Notice something counterintuitive? The highest performing companies are actually raising less money. This suggests they’re achieving capital efficiency that would have been unthinkable in previous eras — likely due to several AI-era advantages:

Infrastructure Leverage: Building on foundation models rather than training from scratch Faster Implementation: AI tools that accelerate development cycles Higher ACVs: Enterprise customers paying premium prices for transformative AI capabilities Reduced Go-to-Market Costs: Product-led growth dynamics even in enterprise sales

The Enterprise AI Advantage: Why B2B Is Winning

Several factors are driving this acceleration in enterprise AI growth:

1. Immediate ROI Demonstration

Unlike previous enterprise software categories that required long implementation periods to show value, AI applications can often demonstrate ROI within days or weeks. This compression of time-to-value is fundamentally changing enterprise buying behavior.

2. Higher Willingness to Pay

Enterprise customers are demonstrating unprecedented willingness to pay premium prices for AI solutions that augment human capabilities. ACVs that would have taken years to achieve in traditional SaaS are becoming standard in AI applications.

3. Accelerated Decision Making

The competitive pressure to adopt AI is pushing enterprise decision-making cycles from quarters to weeks. CIOs and CTOs who might have spent 6-9 months evaluating traditional software are making AI purchasing decisions in 30-60 days.

4. Land-and-Expand Velocity

AI applications often have natural expansion opportunities within organizations. A tool that starts with one team or use case can quickly spread across departments, driving rapid account expansion.

What This Means for Enterprise AI Founders: The New Rules of the Game

1. Speed Is Your New Competitive Moat

The companies winning in this environment aren’t just growing faster — they’re operating faster. The median time from first dollar of revenue to Series A has compressed from 12-18 months to 9 months. If you’re not moving at this pace, you’re falling behind.

This means:

  • Ship faster: Your iteration cycles need to be measured in weeks, not months
  • Close faster: Enterprise sales cycles that used to take 6-9 months are now happening in 6-9 weeks
  • Scale faster: The window between product-market fit and competitive response is shrinking rapidly

2. The Performance Gap Is Widening — Exponentially

The 4.4x difference between top and bottom quartile performance represents the largest spread we’ve seen in any enterprise software category. This dispersion creates enormous opportunity for founders who can execute at the highest level.

What separates top quartile performers:

  • Product velocity: Shipping meaningful improvements monthly, not quarterly
  • Customer success obsession: Ensuring every customer sees measurable ROI within 30 days
  • Expansion revenue focus: Building products that naturally expand within accounts
  • Capital discipline: Achieving more with less by leveraging AI infrastructure advantages

3. Traditional SaaS and B2B Metrics Still Matter (But the Timelines Are Compressed)

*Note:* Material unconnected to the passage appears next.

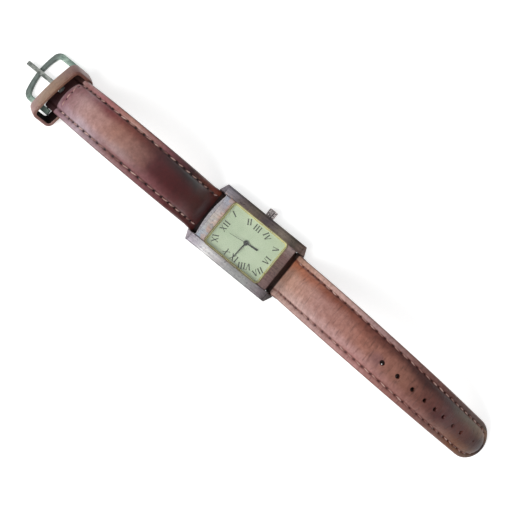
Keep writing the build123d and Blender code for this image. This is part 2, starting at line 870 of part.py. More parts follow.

While revenue growth is accelerating, investors are still looking for the fundamentals:

  • Net Revenue Retention: Top companies are seeing 120-150% NRR within their first year
  • Gross Margins: AI applications should maintain 70-80% gross margins despite infrastructure costs
  • Sales Efficiency: CAC payback periods of 12-18 months, even with higher ACVs
  • Retention: Monthly churn under 2% for annual contracts

The difference is that these metrics need to be proven in months, not years.

4. Capital Efficiency Creates Competitive Advantage

The most successful companies in our dataset are raising less money, not more. This isn’t just about valuation optimization — it’s about building sustainable, profitable businesses from day one.

Key efficiency drivers:

  • Foundation model leverage: No need to build AI infrastructure from scratch
  • Product-led growth: Even in enterprise, the best AI products have self-service components
  • Higher ACVs: Premium pricing for transformative capabilities
  • Faster implementation: Reduced professional services requirements

The Series A Readiness Checklist for Enterprise AI

Based on our data, here’s what enterprise AI companies need to demonstrate Series A readiness:

Revenue Metrics:

  • $1.5M+ ARR (to be in top 75%)
  • $2M+ ARR (to be above median)
  • 15-20% month-over-month growth
  • $50K+ average contract values

Operational Metrics:

  • <5% monthly gross churn
  • 120%+ net revenue retention
  • <12 month CAC payback period
  • 75%+ gross margins

Market Position:

  • Clear differentiation from both traditional software and other AI solutions
  • Demonstrable ROI case studies from multiple customers
  • Expansion revenue from existing accounts
  • Path to $100M+ TAM expansion

The Bottom Line: We’re in a New Era of Enterprise Software

The data is unequivocal: we’re not just seeing faster growth in the AI era — we’re seeing fundamentally different growth patterns that require new mental models and new strategies for enterprise software companies.

The old enterprise playbook:

  • Build for 12-18 months before monetizing
  • Achieve $1M ARR in year one if you’re exceptional
  • Raise Series A 12-18 months after initial revenue
  • Focus on land-and-expand over multiple years

The new enterprise AI playbook:

  • Monetize within 3-6 months of launch
  • Target $2M+ ARR in year one to be competitive
  • Raise Series A within 9 months of meaningful revenue
  • Achieve expansion revenue within the first year

The companies that understand and adapt to these new benchmarks will have enormous advantages. Those that continue operating by pre-AI playbooks will find themselves left behind by a market that’s moving faster than ever.